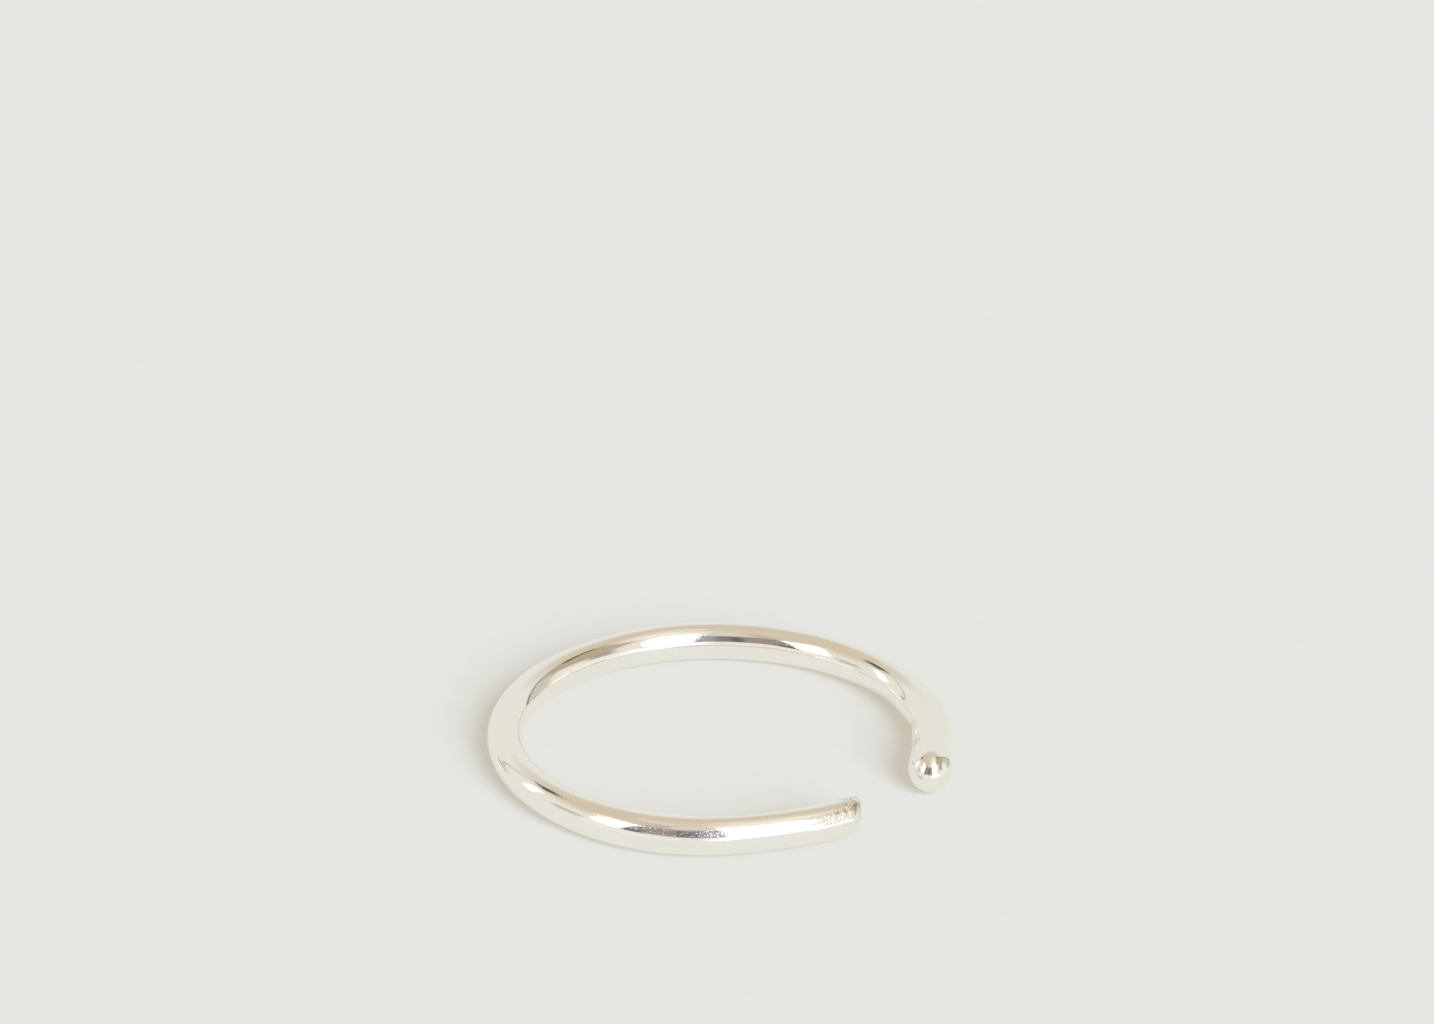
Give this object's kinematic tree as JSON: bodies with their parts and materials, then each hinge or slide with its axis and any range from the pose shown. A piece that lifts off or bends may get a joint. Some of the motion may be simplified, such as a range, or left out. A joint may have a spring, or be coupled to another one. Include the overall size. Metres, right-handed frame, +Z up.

⁂

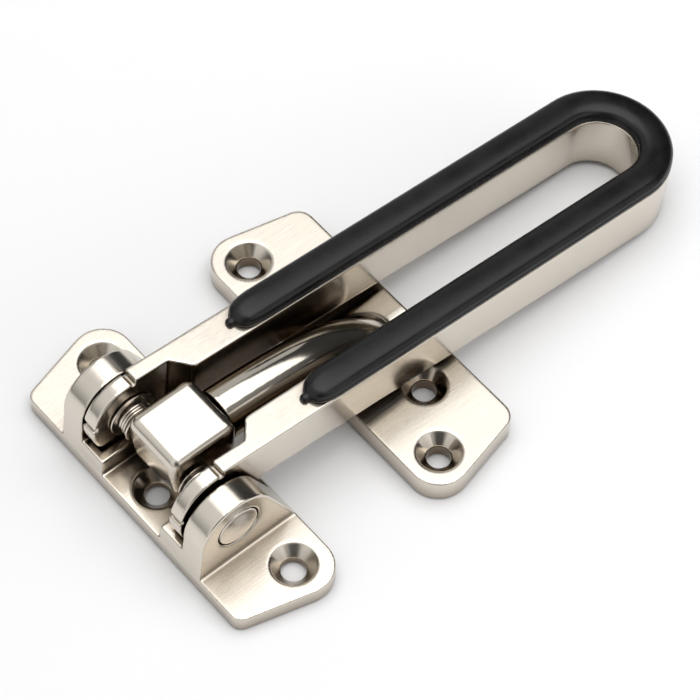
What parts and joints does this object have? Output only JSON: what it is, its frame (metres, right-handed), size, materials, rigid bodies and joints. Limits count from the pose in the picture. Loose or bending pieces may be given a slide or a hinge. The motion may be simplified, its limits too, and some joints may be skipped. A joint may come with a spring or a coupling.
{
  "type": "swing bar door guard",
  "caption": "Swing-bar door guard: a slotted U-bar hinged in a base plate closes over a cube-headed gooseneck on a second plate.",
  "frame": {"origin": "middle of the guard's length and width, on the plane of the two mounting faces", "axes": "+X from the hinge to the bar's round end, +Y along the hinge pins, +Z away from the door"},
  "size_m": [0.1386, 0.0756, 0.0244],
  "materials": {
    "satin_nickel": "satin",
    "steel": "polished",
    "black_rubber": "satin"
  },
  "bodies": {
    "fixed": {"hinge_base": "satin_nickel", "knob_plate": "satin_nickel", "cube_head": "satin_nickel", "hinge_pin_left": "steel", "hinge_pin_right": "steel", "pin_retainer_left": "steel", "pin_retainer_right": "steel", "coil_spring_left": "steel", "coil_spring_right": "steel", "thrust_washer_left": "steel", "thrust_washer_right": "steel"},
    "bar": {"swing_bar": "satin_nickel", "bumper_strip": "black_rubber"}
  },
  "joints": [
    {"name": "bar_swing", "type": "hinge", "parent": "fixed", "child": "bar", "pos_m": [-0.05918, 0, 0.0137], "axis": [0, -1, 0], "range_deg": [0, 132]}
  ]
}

⁂

Direction |
From the data above, copy each line that has the string "joints".

Solved problem |
What parts and joints does this object have? Output only JSON: what it is, its frame (metres, right-handed), size, materials, rigid bodies and joints. Limits count from the pose in the picture. Loose or bending pieces may be given a slide or a hinge. The motion may be simplified, its limits too, and some joints may be skipped. A joint may come with a spring or a coupling.
  "joints": [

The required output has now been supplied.